With the costs of Hurricane Irma still being added up and thousands of insurance claims still awaiting payment, it's no wonder that hurricane response remains on the radar as the Florida Legislature opens its annual session Tuesday. Proposals include ways to improve traffic flow during evacuations, speed up fuel deliveries afterward and ensure nursing home residents' safety. But conspicuously absent are ideas for hardening buildings and infrastructure, which must be part of the state's preparedness for the bigger and stronger storms that are predicted as the climate continues changing.

Hurricane Irma barreled up the state in September, damaging buildings, knocking out power for millions of residents and doing immense damage to agricultural crops. The costs of those impacts are still being calculated and will reach into the billions. The storm, the first major hurricane to strike Florida in more than a decade, also leaves a trail of lessons for both emergency planners and residents.

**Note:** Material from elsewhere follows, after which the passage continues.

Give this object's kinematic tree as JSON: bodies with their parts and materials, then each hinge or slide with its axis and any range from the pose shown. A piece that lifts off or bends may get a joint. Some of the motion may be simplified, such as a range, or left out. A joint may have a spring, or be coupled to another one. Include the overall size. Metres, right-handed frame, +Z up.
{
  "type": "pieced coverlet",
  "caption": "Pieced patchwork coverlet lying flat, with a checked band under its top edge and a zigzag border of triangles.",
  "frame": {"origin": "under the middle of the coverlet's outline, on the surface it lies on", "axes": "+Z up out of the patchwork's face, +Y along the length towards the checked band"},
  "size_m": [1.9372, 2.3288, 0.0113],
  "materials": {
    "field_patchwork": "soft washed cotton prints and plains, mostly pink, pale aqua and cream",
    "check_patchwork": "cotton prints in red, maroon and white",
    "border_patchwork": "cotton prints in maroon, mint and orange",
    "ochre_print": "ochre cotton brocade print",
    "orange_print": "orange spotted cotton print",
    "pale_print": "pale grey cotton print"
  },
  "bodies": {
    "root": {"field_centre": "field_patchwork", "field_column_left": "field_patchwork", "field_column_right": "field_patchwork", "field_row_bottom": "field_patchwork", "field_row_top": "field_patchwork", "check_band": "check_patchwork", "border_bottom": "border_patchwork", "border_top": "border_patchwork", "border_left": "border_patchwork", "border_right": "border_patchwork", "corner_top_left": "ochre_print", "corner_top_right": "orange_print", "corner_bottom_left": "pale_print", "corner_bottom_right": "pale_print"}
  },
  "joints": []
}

Irma was a reminder that fuel and water are always in high demand before, during and after storms. One proposal would have the state purchase emergency generators to use at key highway-railroad crossings, and another would use rail lines to speed fuel to impacted areas. Another would require counties to determine how much fuel they need to operate generators for critical infrastructure and first responders for the first 72 hours after a storm. Helping local emergency response teams be prepared is wise, but that doesn't mean the state should micromanage county- and city-level functions. For example, there's no need for lawmakers to establish a prohibition on tree trimming and yard waste and garbage collection ahead of storms.

Some ideas regarding evacuation could have unintended consequences. Rep. Dane Eagle, a Cape Coral Republican, has proposed using passenger trains to get people out of evacuation zones. It sounds good on its face -- moving thousands of people at a time without clogging highways. But how will those people get around after they get off the train? And hurricanes are notorious for shifting tracks right up until they make landfall. In a matter of hours, people who were being moved out of harm's way could wind up directly in a storm's path. Then what?

Hurricane experts and emergency planners don't want everyone to evacuate, anyway. Only residents whose homes are at risk of storm surge are urged to flee. That's why hurricane-safe buildings, higher seawalls and sturdy sewage plants should be higher on lawmakers' priority lists. And after Duke Energy cut its tree-trimming budget for the Tampa Bay area ahead of Irma, which snapped countless limbs and left more than a million Duke customers without power, lawmakers should be drafting requirements for how power companies will better prepare for storm season.

The start of hurricane season each June 1 triggers the onset of uncertainty and dread over how many hurricanes might hit Florida, and how big they might be. Lawmakers are wise to draw on the experiences of 2017 to try to make the state better prepared. But so far, they appear too focused on response and not enough on readiness.